Muni Funds Nab $728.4M
Municipal bond mutual funds reported another healthy slug of new money last week as demand for high-quality fixed income continued to drive investment flows. Muni funds that report their figures weekly posted a net inflow of $728.4 million during the week ended Aug. 25, according to Lipper FMI.
That represents a minor dip from the preceding two weeks, each of which saw at least $900 million in new money entrusted to the weekly reporting funds. Still, it is the eighth straight week of positive flows.
Weekly reporting funds have reported outflows only three times since the beginning of last year. All funds, including those that report their figures monthly, have been reporting inflows at an average rate of $1.16 billion a week the past four weeks - the most robust pace since March.

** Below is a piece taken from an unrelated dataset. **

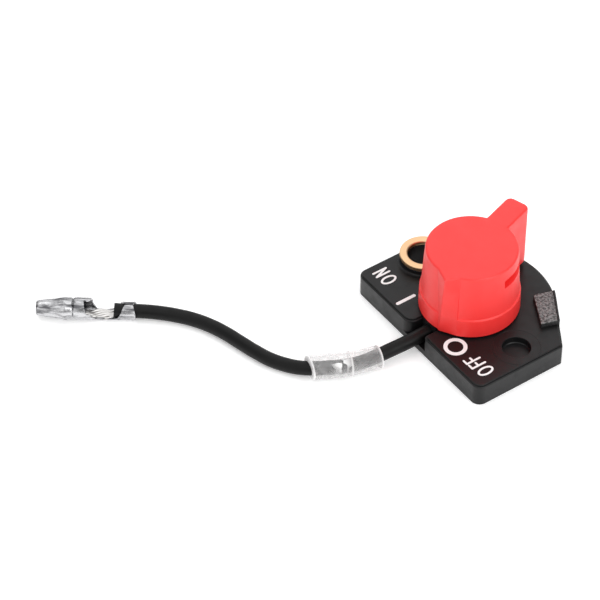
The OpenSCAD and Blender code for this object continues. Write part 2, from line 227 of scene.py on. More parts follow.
def piece(name, bm, body, slot, material, *nodes, smooth=14):
    """Makes the mesh an object in metres, on its body, that stands for its CAD nodes. Its slot is not
    used.
    """
    bmesh.ops.recalc_face_normals(bm, faces=bm.faces)
    mesh = bpy.data.meshes.new(name)
    bm.to_mesh(mesh)
    bm.free()
    mesh.transform(Matrix.Scale(MM, 4))
    mesh.polygons.foreach_set("use_smooth", [True] * len(mesh.polygons))
    mesh.set_sharp_from_angle(angle=math.radians(smooth))
    obj = bpy.data.objects.new(name, mesh)
    bpy.context.scene.collection.objects.link(obj)
    mesh.materials.append(material)
    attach(obj, body)
    if nodes:
        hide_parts(*nodes)
    return obj


# --- camera ---

CAMERA_BACK = Vector((-0.5852, 0.4120, 0.6984)).normalized()
CAMERA_RIGHT = Vector((-0.5757, -0.8177, 0)).normalized()
CAMERA_UP = CAMERA_BACK.cross(CAMERA_RIGHT)
SENSOR_WIDTH = 36
FOCAL_LENGTH = 175.76
# Where it stands from a point on the knob's axis, in millimetres: back, to its right and up
CAMERA_STEPS = (605.24, -34.936, 0.621)
AIM_HEIGHT = 5.161


def camera():
    """Long lens 44 degrees above the surface, between the lead's side and the OFF side."""
    lens = bpy.data.cameras.new("camera")
    lens.sensor_width = SENSOR_WIDTH
    lens.lens = FOCAL_LENGTH
    lens.clip_start = 0.05
    lens.clip_end = 20
    obj = bpy.data.objects.new("camera", lens)
    turn = Matrix((CAMERA_RIGHT, CAMERA_UP, CAMERA_BACK)).transposed().to_4x4()
    back, right, up = CAMERA_STEPS
    place = back * CAMERA_BACK + right * CAMERA_RIGHT + up * CAMERA_UP + Vector((0, 0, AIM_HEIGHT))
    obj.matrix_world = Matrix.Translation(place * MM) @ turn
    bpy.context.scene.collection.objects.link(obj)
    bpy.context.scene.camera = obj


camera()
bpy.context.scene.view_settings.view_transform = "Standard"


# --- materials ---

# Step of the clear sleeve, as a share of its length, and the middle of the painted highlights on its
# crease in millimetres
SLEEVE_STEP = 0.43
CREASE_GLINTS_AT = Vector((1.3, 31.4, 4.7))
# Metres of lead to one unit of its rib pattern, and units of the pattern round it
RIB_PITCH = 0.45
RIBS_ROUND = 4
# Sockets of a mix node for colours: its two inputs and its output
MIX_A, MIX_B, MIX_OUT = 6, 7, 2


def linear(hex_colour):
    """sRGB hex to linear colour."""
    def channel(c):
        return c / 12.92 if c <= 0.04045 else ((c + 0.055) / 1.055) ** 2.4
    return [channel(int(hex_colour[i:i + 2], 16) / 255) for i in (1, 3, 5)] + [1.0]


def per_mm(size):
    """Pattern scale for features of that many millimetres."""
    return 1 / (size * MM)


def add(tree, kind, settings=None, links=None):
    """Adds a node, sets its properties and inputs, and links its inputs from (node, output)."""
    node = tree.nodes.new(kind)
    for name, value in (settings or {}).items():
        if hasattr(node, name):
            setattr(node, name, value)
        else:
            node.inputs[name].default_value = value
    for name, (source, output) in (links or {}).items():
        tree.links.new(source.outputs[output], node.inputs[name])
    return node


def cloud(tree, place, size, detail, roughness=0.5):
    """Noise with features of that many millimetres."""
    settings = {"Scale": per_mm(size), "Detail": detail, "Roughness": roughness}
    return add(tree, "ShaderNodeTexNoise", settings, {"Vector": (place, "Object")})


def remap(tree, source, output, start, end, low=0.0, high=1.0):
    """Spreads the values between start and end over low to high."""
    settings = {"From Min": start, "From Max": end, "To Min": low, "To Max": high}
    return add(tree, "ShaderNodeMapRange", settings, {"Value": (source, output)})


def two_tone(tree, source, start, end, low, high):
    """Ramp between two colours, each with its place on the noise."""
    node = add(tree, "ShaderNodeValToRGB", None, {"Fac": (source, "Fac")})
    for element, position, colour in zip(node.color_ramp.elements, (start, end), (low, high)):
        element.position = position
        element.color = linear(colour)
    return node


def surface(name, colour, roughness, metallic=0.0, ior=None):
    """Material with its constants on the shader, its tree, its shader and its object coordinates."""
    material = bpy.data.materials.new(name)
    material.use_nodes = True
    tree = material.node_tree
    shader = next(n for n in tree.nodes if n.type == "BSDF_PRINCIPLED")
    shader.inputs["Base Color"].default_value = linear(colour)
    shader.inputs["Roughness"].default_value = roughness
    shader.inputs["Metallic"].default_value = metallic
    if ior is not None:
        shader.inputs["IOR"].default_value = ior
    place = add(tree, "ShaderNodeTexCoord")
    return material, tree, shader, place


def mottle(tree, shader, place, low, high, size):
    """Slow drift between two colours over patches of that size."""
    patches = cloud(tree, place, size, 3.0)
    blend = add(tree, "ShaderNodeMix", {"data_type": "RGBA"}, {"Factor": (patches, "Fac")})
    blend.inputs[MIX_A].default_value = linear(low)
    blend.inputs[MIX_B].default_value = linear(high)
    tree.links.new(blend.outputs[MIX_OUT], shader.inputs["Base Color"])


def sheen_drift(tree, shader, place, low, high, size):
    """Roughness that wanders between two values over patches of that size."""
    drift = remap(tree, cloud(tree, place, size, 4.0), "Fac", 0.3, 0.7, low, high)
    tree.links.new(drift.outputs["Result"], shader.inputs["Roughness"])


def bumps(tree, shader, source, depth, strength=1.0):
    """Bump from a pattern, as deep as that many millimetres."""
    bump = add(tree, "ShaderNodeBump", {"Strength": strength, "Distance": depth * MM},
               {"Height": (source, "Fac")})
    tree.links.new(bump.outputs["Normal"], shader.inputs["Normal"])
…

"Municipal bond mutual fund inflows continue to display an unprecedented degree of retail demand for lower-risk tax-exempt income," Alan Schankel, managing director at Janney Montgomery Scott, writes in a report.
The unprecedented degree of demand began early last year. Investors stuffed $69 billion of new money into municipal funds in 2009, according to the Investment Company Institute, and an additional $19 billion in the first half of 2010.
ICI data shows that flows resumed their torrid pace in August, averaging more than $1.2 billion a week the past four weeks.
With state and local government debt rallying most of the summer, market gains on municipal bonds are now driving most of the growth in the muni fund industry. Municipal bond prices have spiked 4.2% this year, based on the S&P AMT-Free National Municipal Bond Index.
According to Lipper, about two-thirds of the growth in the muni fund industry's assets in 2009 came from inflows.